Dr. John Cross Smith, Bridge Street Church pastor, became Fourth’s third pastor on September 27, 1839. During his thirty-nine year ministry, Dr. Smith’s preaching of God’s Word kept the church filled with people thirsty to hear the gospel. As the church overflowed, the congregation unanimously decided to construct a new building across the street from ‘The Little White.’ The new structure was the largest church in the city of Washington. President John Tyler and his cabinet attended its dedication on June 20, 1841.
Dr. Smith died in 1878 and Dr. Joseph T. Kelly became the fourth pastor. He had grown up at Fourth; his family had been longtime members of the church. During his pastorate, the new Fourth Church Chapel was built at Thirteenth and Fairmont Streets and dedicated on May 7, 1899. Under Dr. Kelly’s leadership two daughter churches were founded, one in Washington and one in Berwyn, Maryland.
On Dr. Kelly’s watch, Fourth became known as a great missionary church, offering financial support, opening its pulpit to noted missionaries, and sending many of its own sons and daughters to local and overseas fields. Dr. Kelly was also deeply interested in youth ministry. In 1884, he established the Young People’s Prayer Meeting Association. Dr. Kelly retired in 1925 after fifty years as pastor.
The Later Years
1925 to the Present
In 1925, the congregation called Dr. James Hayes Miers of Perth, Ontario, to succeed Dr. Kelly as the next pastor of the church. Under Dr. Miers, the church outgrew its space and dedicated a new building on November 25, 1928. God blessed the congregation and allowed them to support thirty missionaries, conduct a Thursday evening service, hold Tuesday evening Bible classes, hire a full-time music director, and form young people’s groups. To help reach the Washington, D.C., area, the church began broadcasting by radio in 1929. Before long, the church again outgrew its facility and the congregation began praying for a new location at which to worship. On March 17, 1957, a new building was dedicated at 5500 River Road in Bethesda, MD. Dr. Miers faithfully pastored Fourth Church for thirty-two years until his death in 1957.

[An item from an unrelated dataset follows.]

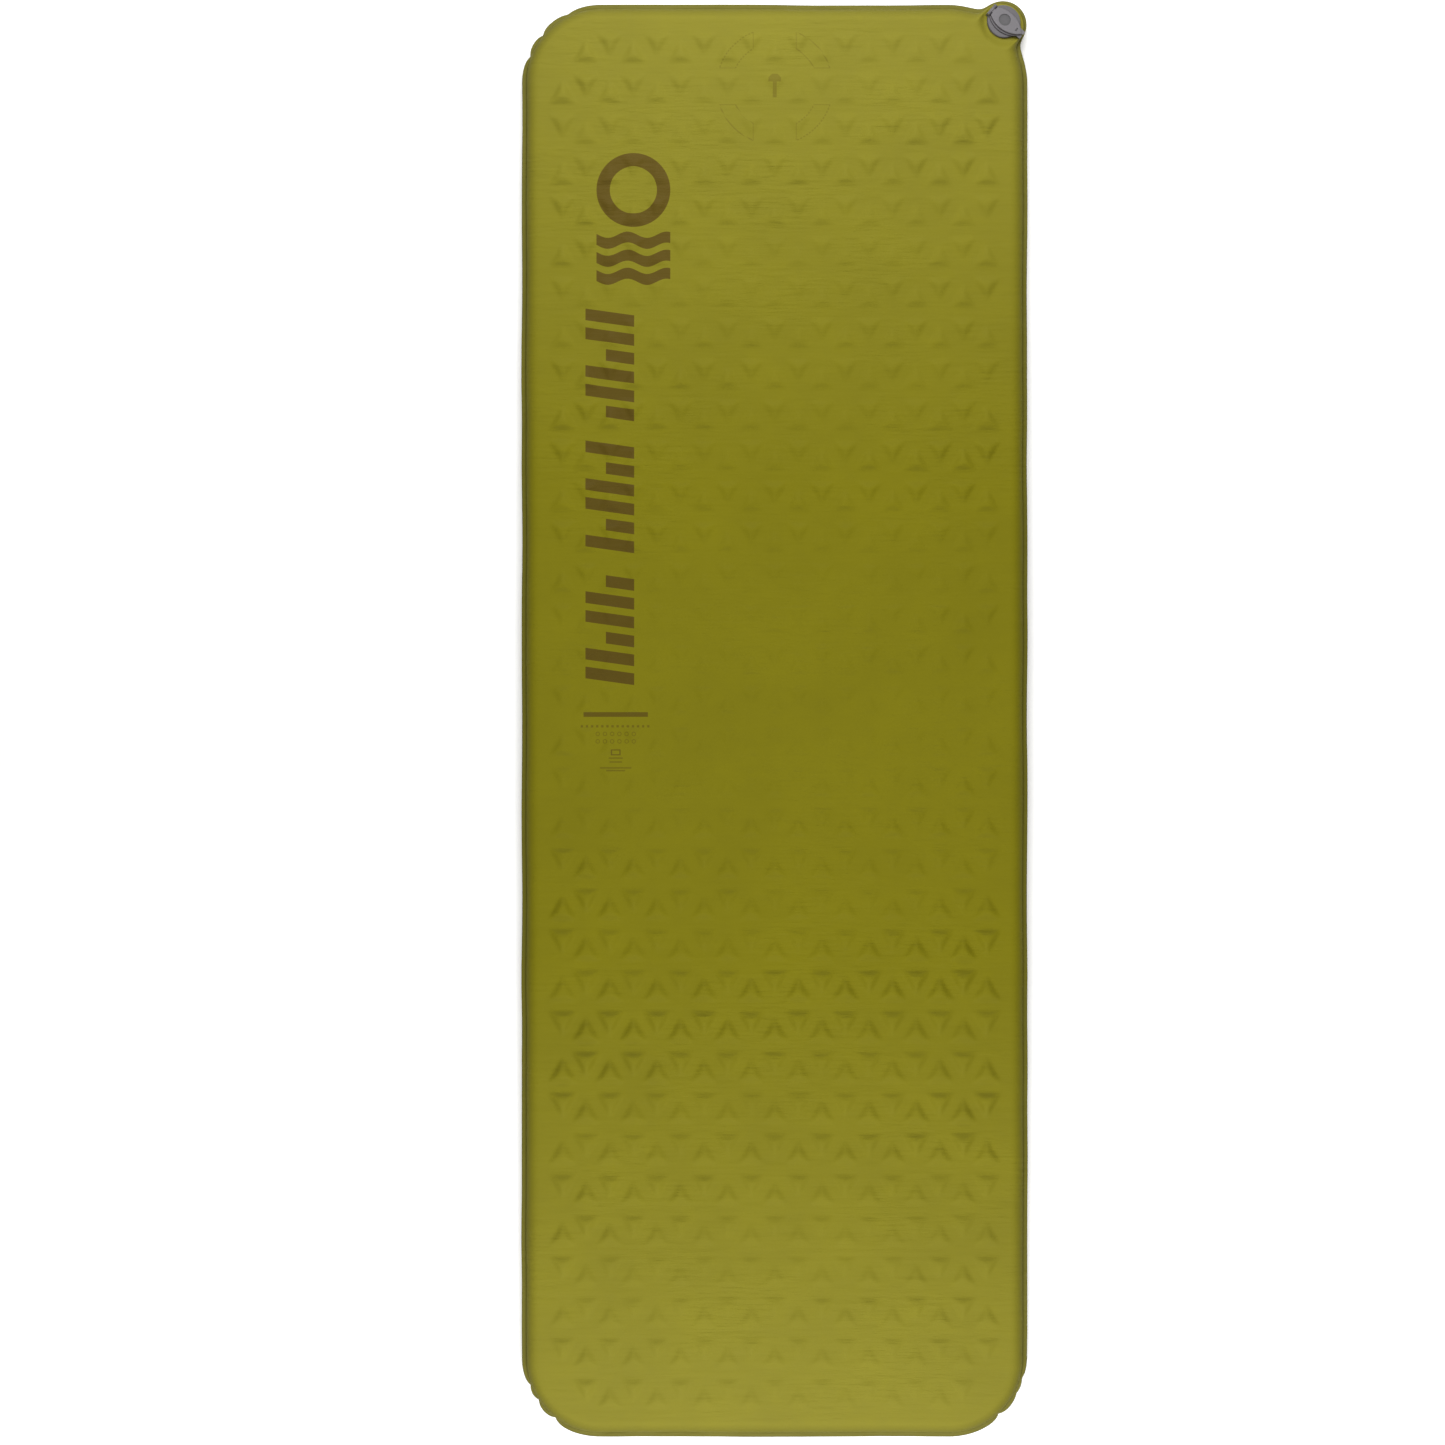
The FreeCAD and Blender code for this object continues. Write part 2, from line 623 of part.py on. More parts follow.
def inflate_cap():
    """Upper lid: closes the inflation port on a flat seal, with a finger recess on top."""
    body = new_body("inflate_cap")
    hinged_plate(body, "cap_level", "cap_top", "cap_half_width", "knuckle_half")
    ring(body, "finger_recess", "0", "recess_radius", "cap_top - recess_depth", "cap_top + 1",
         cut=True)
    half = "(latch_thickness / 2 + latch_clearance)"
    width = "(latch_half_width + latch_clearance)"
    block(body, "latch_slot", (f"latch_reach - {half}", f"latch_reach + {half}"),
          (f"-{width}", width), ("cap_level - 1", "cap_top + 1"), cut=True)
    barrel(body, "cap_pin_hole", "pin_radius + pin_clearance", "knuckle_half + 1", cut=True)
    pull_tab(body, "cap_tab", 1, "cap_level")
    return body


def hinge_pin():
    body = new_body("hinge_pin")
    barrel(body, "pin", "pin_radius", "ear_out")
    return body


def seal(name, inner, outer, top):
    """A flat ring in its groove, standing proud by the seal gap."""
    body = new_body(name)
    ring(body, name + "_ring", f"{inner} + seal_fit", f"{outer} - seal_fit",
         f"{top} - seal_depth", f"{top} + seal_gap")
    return body


def check_insert():
    """Spoked seat pressed into the bottom of the port, with a hub for the button's stem."""
    body = new_body("check_insert")
    half = "spoke_width / 2"
    spoke = block(body, "spoke", ("0", "port_low - insert_wall / 2"), (f"-{half}", half),
                  ("-port_depth", "hub_top"))
    doc.recompute()
    axis = [item for item in body.Origin.OriginFeatures if item.Role == "Z_Axis"][0]
    spokes = body.newObject("PartDesign::PolarPattern", "spokes")
    spokes.Originals = [spoke]
    spokes.Axis = (axis, [""])
    spokes.Angle = 360
    spokes.Occurrences = 3
    body.Tip = spokes
    ring(body, "insert_rim", "port_low - insert_wall", "port_low", "-port_depth", "hub_top")
    ring(body, "insert_hub", "0", "hub_radius", "-port_depth", "hub_top")
    ring(body, "stem_hole", "0", "stem_radius + stem_clearance", "-(port_depth + 1)",
         "hub_top + 1", cut=True)
    return body


def check_flap():
    body = new_body("check_flap")
    ring(body, "flap_disc", "stem_radius", "port_low - flap_inset", "flap_bottom",
         "-port_depth")
    return body


def flap_washer():
    body = new_body("flap_washer")
    ring(body, "washer_disc", "stem_radius", "washer_radius", "washer_bottom", "flap_bottom")
    return body


def release_button():
    """Head in the port and a stem through the hub, the flap and the washer."""
    body = new_body("release_button")
    top = "head_bottom + head_thickness"
    turn(body, "button", (
        ("0", "washer_bottom"), ("stem_radius", "washer_bottom"), ("stem_radius", "head_bottom"),
        ("head_radius", "head_bottom"), ("head_radius", f"{top} - head_thickness / 3"),
        ("head_radius - head_thickness / 3", top), ("0", top)))
    return body


# ---------------------------------------------------------------- build, check and write
PAD_PIECES = [top_cover(), bottom_cover(), foam_core()]
VALVE_PIECES = [
    valve_weld_flange(), valve_base(), hinge_pin(), deflate_lid(), inflate_cap(),
    seal("deflate_seal", "deflate_seal_in", "deflate_seal_out", "rim_height"),
    seal("inflate_seal", "inflate_seal_in", "inflate_seal_out", "lid_top"),
    check_insert(), check_flap(), flap_washer(), release_button(),
]
for piece in VALVE_PIECES:
    piece.Placement = VALVE
doc.recompute()

for thing in doc.Objects:
    if "Invalid" in thing.State or "Error" in thing.State:
        raise RuntimeError(f"{thing.Name} failed: {thing.State}")
os.makedirs("parts", exist_ok=True)
for piece in PAD_PIECES + VALVE_PIECES:
    piece.Label = piece.Name
    shape = piece.Shape
    if shape.isNull() or not shape.isValid() or not shape.Solids:
        raise RuntimeError(f"{piece.Label} has no valid solid")
    shape.exportStep(f"parts/{piece.Label}.step")
    box = shape.BoundBox
    print(f"{piece.Label:18s} solids {len(shape.Solids)} volume {shape.Volume:12.1f} "
          f"x {box.XMin:8.2f} {box.XMax:8.2f} y {box.YMin:8.2f} {box.YMax:8.2f} "
          f"z {box.ZMin:6.2f} {box.ZMax:6.2f}")
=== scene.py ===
"""Self-inflating sleeping pad: fabric covers, print, plastics and stage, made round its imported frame.

Everything is in metres in the frame's own axes: +Z up, +Y to the head end, +X to the right. Each
cover is one grid wrapped over the pad's rounded body. The grid's two numbers are distances on the
fabric, so its lines run in over the welded border, up the rounded edge and on over the flat face.
"""
import json
import math

import bpy
import numpy as np
from bpy.props import FloatProperty, FloatVectorProperty, PointerProperty
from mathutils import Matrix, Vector


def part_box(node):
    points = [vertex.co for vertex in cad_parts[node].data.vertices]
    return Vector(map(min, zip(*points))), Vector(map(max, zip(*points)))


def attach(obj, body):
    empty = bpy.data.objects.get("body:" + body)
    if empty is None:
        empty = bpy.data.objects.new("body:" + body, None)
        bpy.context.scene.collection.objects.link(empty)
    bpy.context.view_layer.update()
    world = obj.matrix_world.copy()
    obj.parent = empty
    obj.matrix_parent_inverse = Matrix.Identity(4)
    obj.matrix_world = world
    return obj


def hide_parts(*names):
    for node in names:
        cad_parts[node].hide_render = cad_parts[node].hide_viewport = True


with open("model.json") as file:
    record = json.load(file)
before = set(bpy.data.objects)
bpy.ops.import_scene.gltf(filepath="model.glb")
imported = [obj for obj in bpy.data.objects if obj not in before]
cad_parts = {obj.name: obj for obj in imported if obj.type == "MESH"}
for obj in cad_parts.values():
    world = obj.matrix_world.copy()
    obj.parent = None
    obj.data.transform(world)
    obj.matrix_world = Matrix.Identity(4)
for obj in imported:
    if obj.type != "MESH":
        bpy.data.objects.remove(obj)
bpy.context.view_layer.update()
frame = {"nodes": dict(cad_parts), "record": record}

bl_info = {
    "name": "Sleeping Pad",
    "version": (1, 0, 0),
    "blender": (4, 5, 0),
    "location": "View3D > Sidebar > Pad",
    "description": "Makes the covers, print, finishes and stage of a self-inflating sleeping pad",
    "category": "Object",
}

MM = 0.001

# ---------------------------------------------------------------- measures from the frame
FACE_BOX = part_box("top_cover")
HALF_WIDTH = FACE_BOX[1].x                      # to the outside of the welded border
HALF_LENGTH = -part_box("bottom_cover")[0].y
SEAM_LEVEL = FACE_BOX[0].z                      # where the two covers meet
FACE_LEVEL = FACE_BOX[1].z                      # the flat sleeping face
LOBE_RADIUS = 30 * MM
LOBE = np.array([HALF_WIDTH - LOBE_RADIUS, FACE_BOX[1].y - LOBE_RADIUS])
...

On December 7, 1958, God called Dr. Richard C. Halverson to be the sixth pastor of Fourth Church. God continued to grow the congregation by adding to their number. In 1971 a new wing was added to provide more classroom and office space. Dr. Halverson labored for the Lord and built upon the legacy of Dr. Miers in encouraging and expanding support for missions, emphasizing the youth ministry, and beginning initiatives aimed at singles and young marrieds. He began the Ladies’ Thursday morning Bible study, which continues to this day, and spearheaded the formation of the Media Center. In 1981, after twenty-four years at Fourth, he accepted the call to become Chaplain of the United States Senate. Dr. Halverson died in 1995.
On January 29, 1984, Dr. Robert M. Norris was installed as Fourth’s seventh pastor. In God’s providence, Dr. Norris, like Dr. Halverson before him, was called to Fourth while serving First Presbyterian Church in Hollywood, CA. Under his ministry, the church departed the Presbyterian Church (USA) denomination to join the newly formed Evangelical Presbyterian Church. With God’s continued blessing, the church grew and in 1994 the present building was enlarged to provide additional classroom space for youth and adults. Another expansion to the building followed in 2005 to accommodate the growing children’s ministry of the church. Dr. Norris stepped down in 2015 after thirty-two years as Senior Pastor; he is now the Teaching Pastor of the church.
On October 18, 2015, Dr. Todd M. Smedley was installed as the eighth pastor of Fourth Presbyterian Church. In God’s timing, Dr. Smedley arrived at Fourth in 2001, serving as Associate Pastor in various roles and completing a Ph.D. from the University of Aberdeen, Scotland in 2012. He is encouraged in ministry by his wife, Jennifer, and their three children. With his love for people and preaching the gospel, God has equipped Dr. Smedley to face the challenges of leading Fourth’s ministry into the 21st century.
We seek to glorify God by making disciples of Jesus Christ through Christ-Centered Worship, Gospel-Shaped Community, Kingdom-Advancing Multiplication, and Neighbor-Loving Service. God has upheld each of Fourth’s eight Senior Pastors as they have committed to preaching his Word and spreading the gospel message in this city and to the uttermost parts of the world.